§ **WHAT YOU NEED TO DO**: Word for word, restate the lines from the start of the data below through the line containing "moulded in one.".

§ **DATA LINES**:
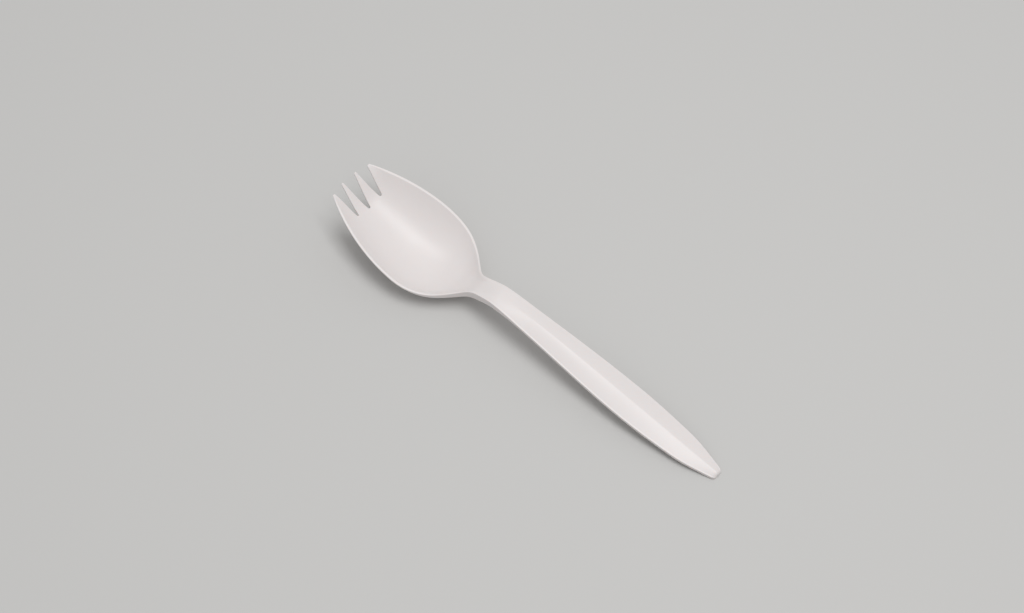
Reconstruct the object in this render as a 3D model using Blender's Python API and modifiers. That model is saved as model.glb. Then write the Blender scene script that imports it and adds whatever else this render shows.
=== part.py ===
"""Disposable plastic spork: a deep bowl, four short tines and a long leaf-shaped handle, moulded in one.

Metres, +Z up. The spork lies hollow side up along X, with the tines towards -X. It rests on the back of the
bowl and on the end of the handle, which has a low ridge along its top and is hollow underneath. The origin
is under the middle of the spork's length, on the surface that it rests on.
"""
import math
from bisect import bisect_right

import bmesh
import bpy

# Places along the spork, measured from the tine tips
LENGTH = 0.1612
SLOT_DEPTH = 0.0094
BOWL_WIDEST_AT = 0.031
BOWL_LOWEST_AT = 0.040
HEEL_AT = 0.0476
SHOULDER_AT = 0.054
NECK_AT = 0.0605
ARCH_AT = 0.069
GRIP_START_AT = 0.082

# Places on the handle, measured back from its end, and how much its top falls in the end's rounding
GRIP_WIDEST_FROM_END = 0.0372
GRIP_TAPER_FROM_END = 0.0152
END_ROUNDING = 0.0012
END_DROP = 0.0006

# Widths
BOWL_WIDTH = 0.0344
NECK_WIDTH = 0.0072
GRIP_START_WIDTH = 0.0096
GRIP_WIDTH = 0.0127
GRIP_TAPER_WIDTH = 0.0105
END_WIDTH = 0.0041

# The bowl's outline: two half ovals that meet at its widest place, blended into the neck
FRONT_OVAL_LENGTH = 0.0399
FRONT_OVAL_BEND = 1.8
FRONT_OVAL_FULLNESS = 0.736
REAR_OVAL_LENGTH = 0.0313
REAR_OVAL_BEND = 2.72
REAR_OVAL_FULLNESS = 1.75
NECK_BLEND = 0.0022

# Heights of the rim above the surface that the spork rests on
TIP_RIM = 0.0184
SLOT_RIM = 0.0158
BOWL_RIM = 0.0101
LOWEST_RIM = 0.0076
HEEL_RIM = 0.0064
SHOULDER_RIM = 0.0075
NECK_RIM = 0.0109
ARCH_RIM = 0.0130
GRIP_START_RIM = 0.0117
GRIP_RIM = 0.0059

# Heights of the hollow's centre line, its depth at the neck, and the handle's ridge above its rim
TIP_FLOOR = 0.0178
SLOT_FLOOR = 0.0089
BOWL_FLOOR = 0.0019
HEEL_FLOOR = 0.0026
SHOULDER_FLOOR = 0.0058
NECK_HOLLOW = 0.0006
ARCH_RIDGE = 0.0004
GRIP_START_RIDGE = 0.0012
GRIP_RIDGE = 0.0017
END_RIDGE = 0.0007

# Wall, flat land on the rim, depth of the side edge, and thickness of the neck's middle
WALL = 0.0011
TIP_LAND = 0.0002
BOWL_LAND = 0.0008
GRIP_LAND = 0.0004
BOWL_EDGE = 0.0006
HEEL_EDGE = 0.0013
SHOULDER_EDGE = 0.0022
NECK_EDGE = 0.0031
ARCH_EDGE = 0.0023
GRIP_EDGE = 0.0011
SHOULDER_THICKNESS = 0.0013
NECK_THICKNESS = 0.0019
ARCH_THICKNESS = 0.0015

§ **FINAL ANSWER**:
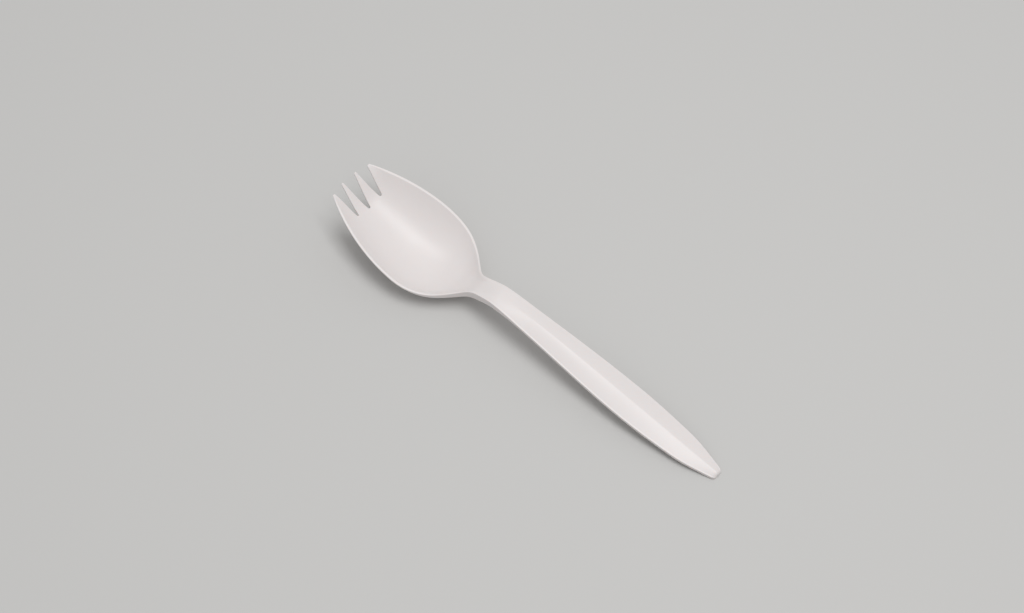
Reconstruct the object in this render as a 3D model using Blender's Python API and modifiers. That model is saved as model.glb. Then write the Blender scene script that imports it and adds whatever else this render shows.
=== part.py ===
"""Disposable plastic spork: a deep bowl, four short tines and a long leaf-shaped handle, moulded in one.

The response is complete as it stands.